## Prompt
Search the listing below for the string "with" and show each line that contains it.

## Supplied records
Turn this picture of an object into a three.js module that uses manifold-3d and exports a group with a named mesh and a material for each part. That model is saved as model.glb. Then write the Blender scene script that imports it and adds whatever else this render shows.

==

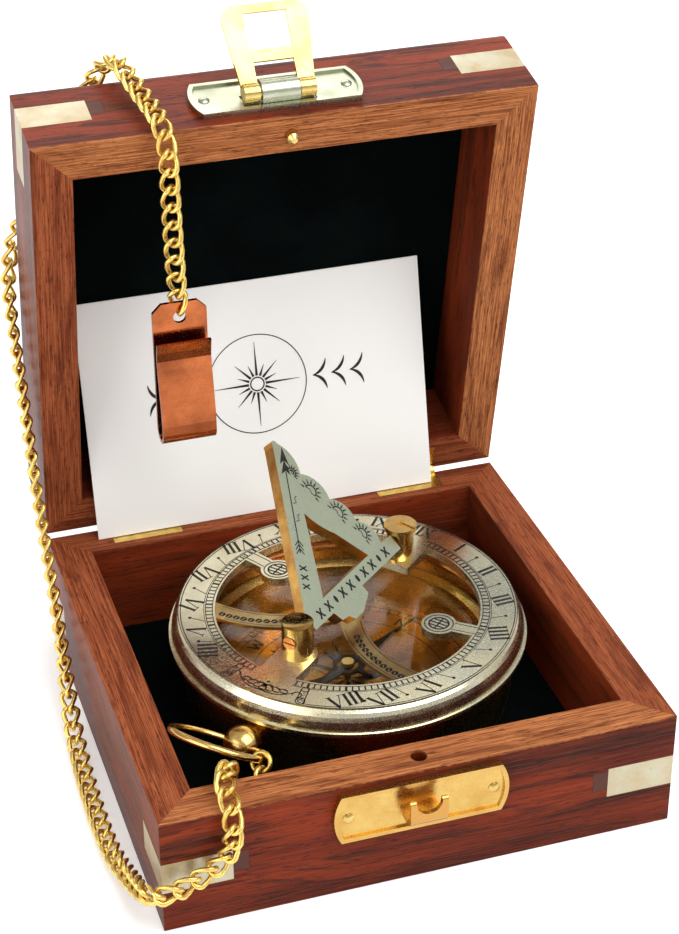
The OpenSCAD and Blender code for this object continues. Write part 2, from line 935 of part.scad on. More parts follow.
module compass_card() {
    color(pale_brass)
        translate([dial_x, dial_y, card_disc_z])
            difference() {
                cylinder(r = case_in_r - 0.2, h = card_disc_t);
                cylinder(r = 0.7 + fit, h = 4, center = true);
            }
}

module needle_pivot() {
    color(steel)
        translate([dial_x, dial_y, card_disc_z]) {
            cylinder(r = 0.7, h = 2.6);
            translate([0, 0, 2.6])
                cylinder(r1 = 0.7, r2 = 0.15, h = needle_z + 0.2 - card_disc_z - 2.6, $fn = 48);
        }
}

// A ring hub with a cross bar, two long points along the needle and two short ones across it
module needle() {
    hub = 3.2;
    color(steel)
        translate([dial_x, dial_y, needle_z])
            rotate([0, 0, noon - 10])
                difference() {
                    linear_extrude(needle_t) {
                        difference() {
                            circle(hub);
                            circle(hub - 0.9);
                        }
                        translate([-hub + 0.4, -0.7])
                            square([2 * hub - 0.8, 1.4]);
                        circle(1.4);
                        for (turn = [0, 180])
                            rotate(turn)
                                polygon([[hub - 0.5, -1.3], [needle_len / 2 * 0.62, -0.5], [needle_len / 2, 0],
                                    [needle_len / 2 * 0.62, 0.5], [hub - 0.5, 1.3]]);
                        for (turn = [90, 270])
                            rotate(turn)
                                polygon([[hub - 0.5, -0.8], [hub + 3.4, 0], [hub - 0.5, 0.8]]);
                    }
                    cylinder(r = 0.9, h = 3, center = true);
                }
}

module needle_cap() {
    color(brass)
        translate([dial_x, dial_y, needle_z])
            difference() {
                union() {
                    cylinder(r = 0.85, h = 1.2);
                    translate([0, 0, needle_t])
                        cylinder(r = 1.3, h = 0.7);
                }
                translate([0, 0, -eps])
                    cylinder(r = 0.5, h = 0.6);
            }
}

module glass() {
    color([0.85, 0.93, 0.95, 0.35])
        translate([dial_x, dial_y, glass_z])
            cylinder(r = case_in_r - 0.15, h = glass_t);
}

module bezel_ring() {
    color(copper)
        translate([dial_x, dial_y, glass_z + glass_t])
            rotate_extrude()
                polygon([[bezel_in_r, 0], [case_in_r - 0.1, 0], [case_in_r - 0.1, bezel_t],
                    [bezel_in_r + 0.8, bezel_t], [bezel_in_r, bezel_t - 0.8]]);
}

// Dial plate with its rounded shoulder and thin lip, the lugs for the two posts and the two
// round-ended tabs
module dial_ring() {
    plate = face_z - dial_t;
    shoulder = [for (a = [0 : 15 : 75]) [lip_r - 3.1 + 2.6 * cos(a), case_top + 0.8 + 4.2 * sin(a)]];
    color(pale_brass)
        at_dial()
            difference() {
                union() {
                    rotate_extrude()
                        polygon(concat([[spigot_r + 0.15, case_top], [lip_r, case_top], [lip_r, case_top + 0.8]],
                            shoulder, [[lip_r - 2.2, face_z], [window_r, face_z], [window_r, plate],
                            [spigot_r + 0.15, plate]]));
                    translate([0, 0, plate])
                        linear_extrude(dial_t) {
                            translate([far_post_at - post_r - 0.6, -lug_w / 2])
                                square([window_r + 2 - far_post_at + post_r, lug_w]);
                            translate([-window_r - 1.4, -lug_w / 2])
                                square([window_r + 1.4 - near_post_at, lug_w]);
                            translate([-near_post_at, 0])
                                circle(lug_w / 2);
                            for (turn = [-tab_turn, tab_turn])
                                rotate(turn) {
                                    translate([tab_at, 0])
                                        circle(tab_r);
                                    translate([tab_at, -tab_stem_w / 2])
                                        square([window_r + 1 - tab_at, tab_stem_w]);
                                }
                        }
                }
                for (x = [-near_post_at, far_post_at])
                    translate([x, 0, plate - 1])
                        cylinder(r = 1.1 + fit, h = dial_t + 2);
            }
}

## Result
Turn this picture of an object into a three.js module that uses manifold-3d and exports a group with a named mesh and a material for each part. That model is saved as model.glb. Then write the Blender scene script that imports it and adds whatever else this render shows.
// A ring hub with a cross bar, two long points along the needle and two short ones across it
// Dial plate with its rounded shoulder and thin lip, the lugs for the two posts and the two